(Set exercise)
Please print all of the material below, word for word.

********************

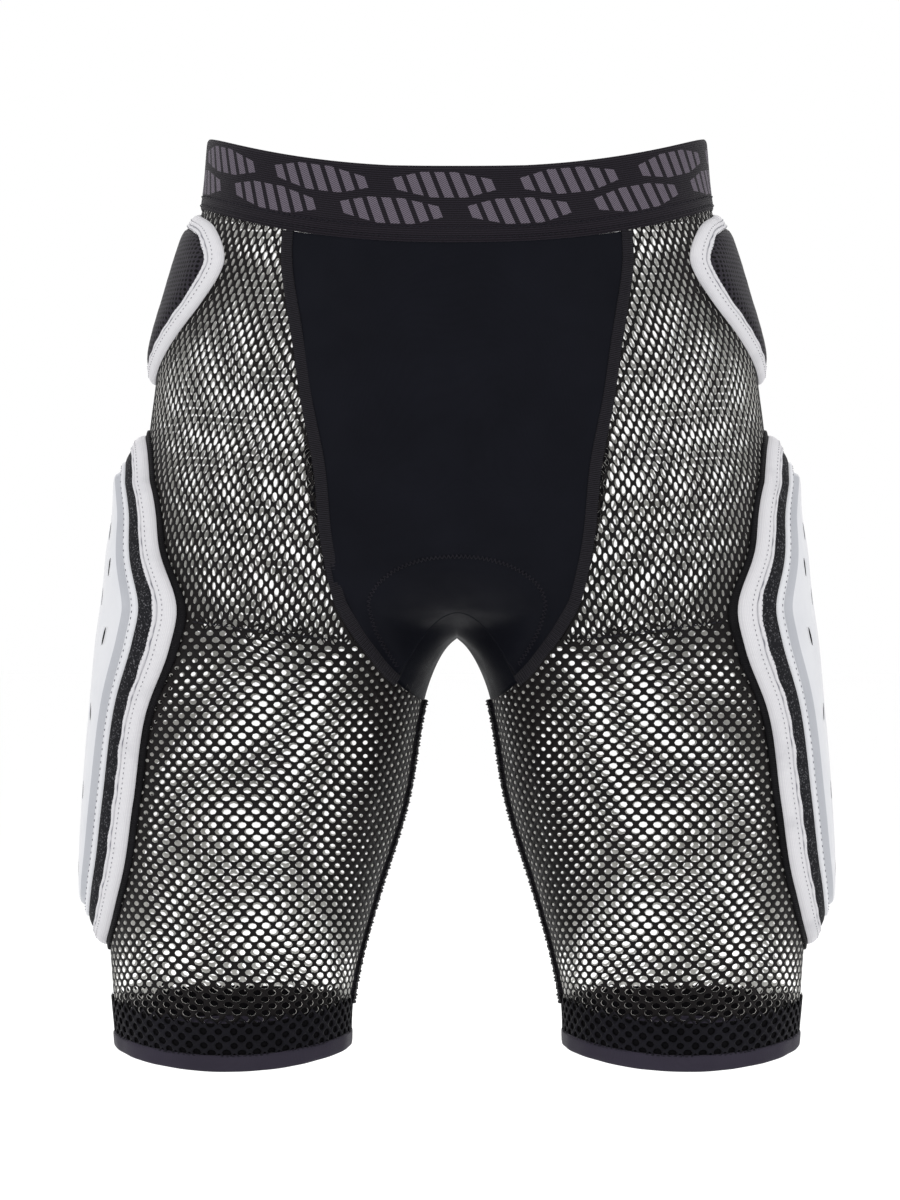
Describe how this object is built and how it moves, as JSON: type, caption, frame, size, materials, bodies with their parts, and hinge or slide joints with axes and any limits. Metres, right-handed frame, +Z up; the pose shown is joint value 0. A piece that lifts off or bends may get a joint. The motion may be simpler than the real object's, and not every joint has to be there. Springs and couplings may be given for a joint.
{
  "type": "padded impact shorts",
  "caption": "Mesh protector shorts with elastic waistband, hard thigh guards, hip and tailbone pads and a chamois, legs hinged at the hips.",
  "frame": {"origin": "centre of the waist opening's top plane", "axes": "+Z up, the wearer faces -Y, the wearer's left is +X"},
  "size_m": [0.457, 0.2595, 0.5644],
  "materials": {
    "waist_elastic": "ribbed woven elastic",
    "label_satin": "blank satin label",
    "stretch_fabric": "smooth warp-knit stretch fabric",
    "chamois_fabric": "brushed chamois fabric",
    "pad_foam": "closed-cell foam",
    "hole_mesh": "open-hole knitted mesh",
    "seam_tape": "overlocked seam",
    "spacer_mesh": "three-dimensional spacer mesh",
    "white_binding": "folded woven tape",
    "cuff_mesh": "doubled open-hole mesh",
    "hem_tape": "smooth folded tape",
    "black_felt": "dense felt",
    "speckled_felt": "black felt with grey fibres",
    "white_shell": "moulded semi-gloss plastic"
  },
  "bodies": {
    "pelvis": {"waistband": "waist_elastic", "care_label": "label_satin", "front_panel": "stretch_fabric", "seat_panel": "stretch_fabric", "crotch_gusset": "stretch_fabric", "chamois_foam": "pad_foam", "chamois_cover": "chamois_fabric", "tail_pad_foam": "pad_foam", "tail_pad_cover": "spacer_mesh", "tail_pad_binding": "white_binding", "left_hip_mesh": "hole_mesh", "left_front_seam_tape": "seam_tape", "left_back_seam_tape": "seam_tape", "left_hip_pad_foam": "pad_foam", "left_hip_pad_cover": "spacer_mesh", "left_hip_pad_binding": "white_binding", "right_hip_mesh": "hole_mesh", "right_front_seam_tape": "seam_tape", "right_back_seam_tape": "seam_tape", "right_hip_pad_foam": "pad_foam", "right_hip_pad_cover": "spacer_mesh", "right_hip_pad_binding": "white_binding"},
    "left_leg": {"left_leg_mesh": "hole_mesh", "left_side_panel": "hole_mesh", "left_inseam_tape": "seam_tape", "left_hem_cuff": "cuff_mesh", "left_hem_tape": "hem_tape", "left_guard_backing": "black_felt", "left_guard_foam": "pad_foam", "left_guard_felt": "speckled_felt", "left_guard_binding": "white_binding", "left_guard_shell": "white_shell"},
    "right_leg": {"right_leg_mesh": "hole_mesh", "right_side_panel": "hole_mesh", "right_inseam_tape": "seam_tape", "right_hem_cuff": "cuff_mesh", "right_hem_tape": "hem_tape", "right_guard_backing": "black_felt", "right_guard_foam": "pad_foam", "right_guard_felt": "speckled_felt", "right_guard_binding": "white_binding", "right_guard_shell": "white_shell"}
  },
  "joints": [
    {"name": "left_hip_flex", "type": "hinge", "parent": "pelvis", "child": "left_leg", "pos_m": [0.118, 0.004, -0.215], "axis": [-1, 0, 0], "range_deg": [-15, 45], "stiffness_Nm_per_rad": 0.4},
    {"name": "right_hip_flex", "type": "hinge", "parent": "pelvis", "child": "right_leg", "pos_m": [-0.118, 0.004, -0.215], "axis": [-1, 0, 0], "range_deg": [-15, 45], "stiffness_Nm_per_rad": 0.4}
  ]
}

********************

(The answer)
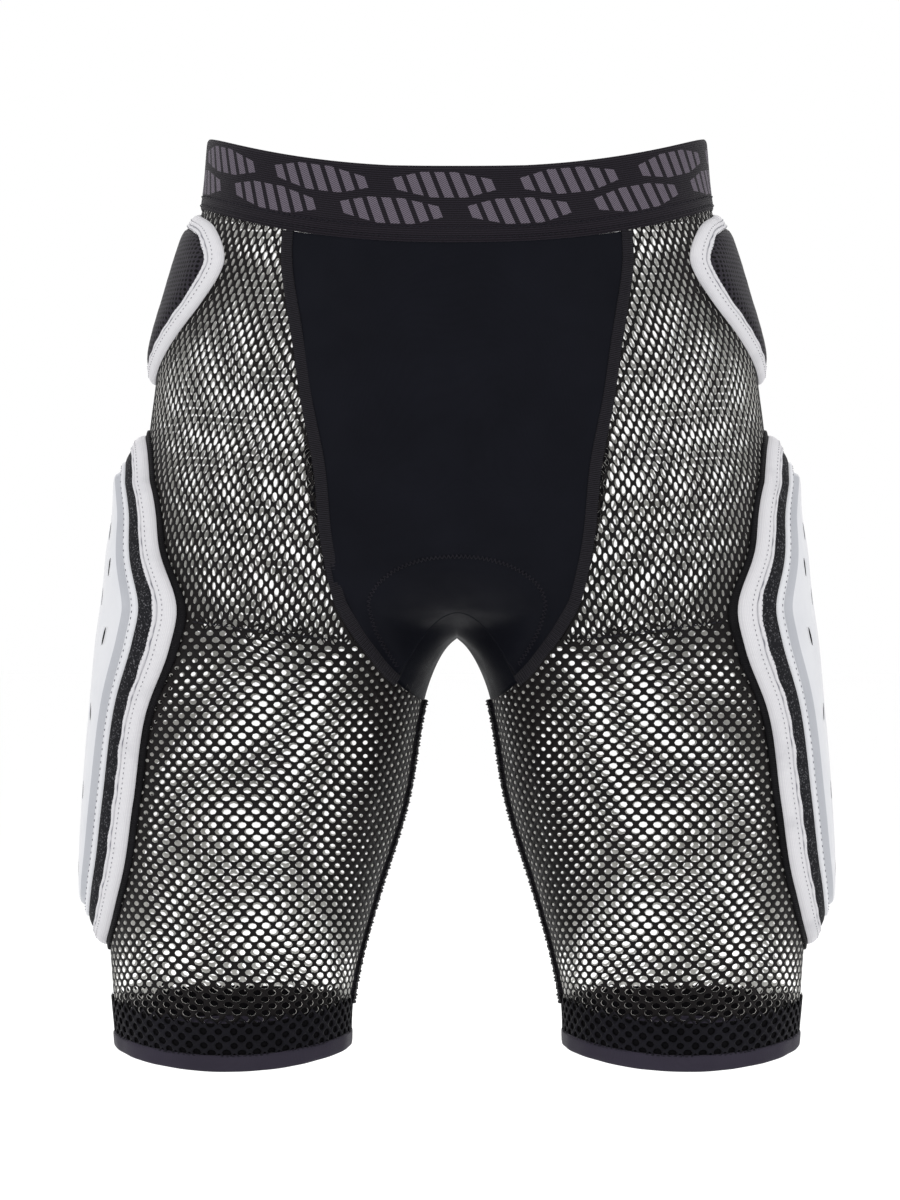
Describe how this object is built and how it moves, as JSON: type, caption, frame, size, materials, bodies with their parts, and hinge or slide joints with axes and any limits. Metres, right-handed frame, +Z up; the pose shown is joint value 0. A piece that lifts off or bends may get a joint. The motion may be simpler than the real object's, and not every joint has to be there. Springs and couplings may be given for a joint.
{
  "type": "padded impact shorts",
  "caption": "Mesh protector shorts with elastic waistband, hard thigh guards, hip and tailbone pads and a chamois, legs hinged at the hips.",
  "frame": {"origin": "centre of the waist opening's top plane", "axes": "+Z up, the wearer faces -Y, the wearer's left is +X"},
  "size_m": [0.457, 0.2595, 0.5644],
  "materials": {
    "waist_elastic": "ribbed woven elastic",
    "label_satin": "blank satin label",
    "stretch_fabric": "smooth warp-knit stretch fabric",
    "chamois_fabric": "brushed chamois fabric",
    "pad_foam": "closed-cell foam",
    "hole_mesh": "open-hole knitted mesh",
    "seam_tape": "overlocked seam",
    "spacer_mesh": "three-dimensional spacer mesh",
    "white_binding": "folded woven tape",
    "cuff_mesh": "doubled open-hole mesh",
    "hem_tape": "smooth folded tape",
    "black_felt": "dense felt",
    "speckled_felt": "black felt with grey fibres",
    "white_shell": "moulded semi-gloss plastic"
  },
  "bodies": {
    "pelvis": {"waistband": "waist_elastic", "care_label": "label_satin", "front_panel": "stretch_fabric", "seat_panel": "stretch_fabric", "crotch_gusset": "stretch_fabric", "chamois_foam": "pad_foam", "chamois_cover": "chamois_fabric", "tail_pad_foam": "pad_foam", "tail_pad_cover": "spacer_mesh", "tail_pad_binding": "white_binding", "left_hip_mesh": "hole_mesh", "left_front_seam_tape": "seam_tape", "left_back_seam_tape": "seam_tape", "left_hip_pad_foam": "pad_foam", "left_hip_pad_cover": "spacer_mesh", "left_hip_pad_binding": "white_binding", "right_hip_mesh": "hole_mesh", "right_front_seam_tape": "seam_tape", "right_back_seam_tape": "seam_tape", "right_hip_pad_foam": "pad_foam", "right_hip_pad_cover": "spacer_mesh", "right_hip_pad_binding": "white_binding"},
    "left_leg": {"left_leg_mesh": "hole_mesh", "left_side_panel": "hole_mesh", "left_inseam_tape": "seam_tape", "left_hem_cuff": "cuff_mesh", "left_hem_tape": "hem_tape", "left_guard_backing": "black_felt", "left_guard_foam": "pad_foam", "left_guard_felt": "speckled_felt", "left_guard_binding": "white_binding", "left_guard_shell": "white_shell"},
    "right_leg": {"right_leg_mesh": "hole_mesh", "right_side_panel": "hole_mesh", "right_inseam_tape": "seam_tape", "right_hem_cuff": "cuff_mesh", "right_hem_tape": "hem_tape", "right_guard_backing": "black_felt", "right_guard_foam": "pad_foam", "right_guard_felt": "speckled_felt", "right_guard_binding": "white_binding", "right_guard_shell": "white_shell"}
  },
  "joints": [
    {"name": "left_hip_flex", "type": "hinge", "parent": "pelvis", "child": "left_leg", "pos_m": [0.118, 0.004, -0.215], "axis": [-1, 0, 0], "range_deg": [-15, 45], "stiffness_Nm_per_rad": 0.4},
    {"name": "right_hip_flex", "type": "hinge", "parent": "pelvis", "child": "right_leg", "pos_m": [-0.118, 0.004, -0.215], "axis": [-1, 0, 0], "range_deg": [-15, 45], "stiffness_Nm_per_rad": 0.4}
  ]
}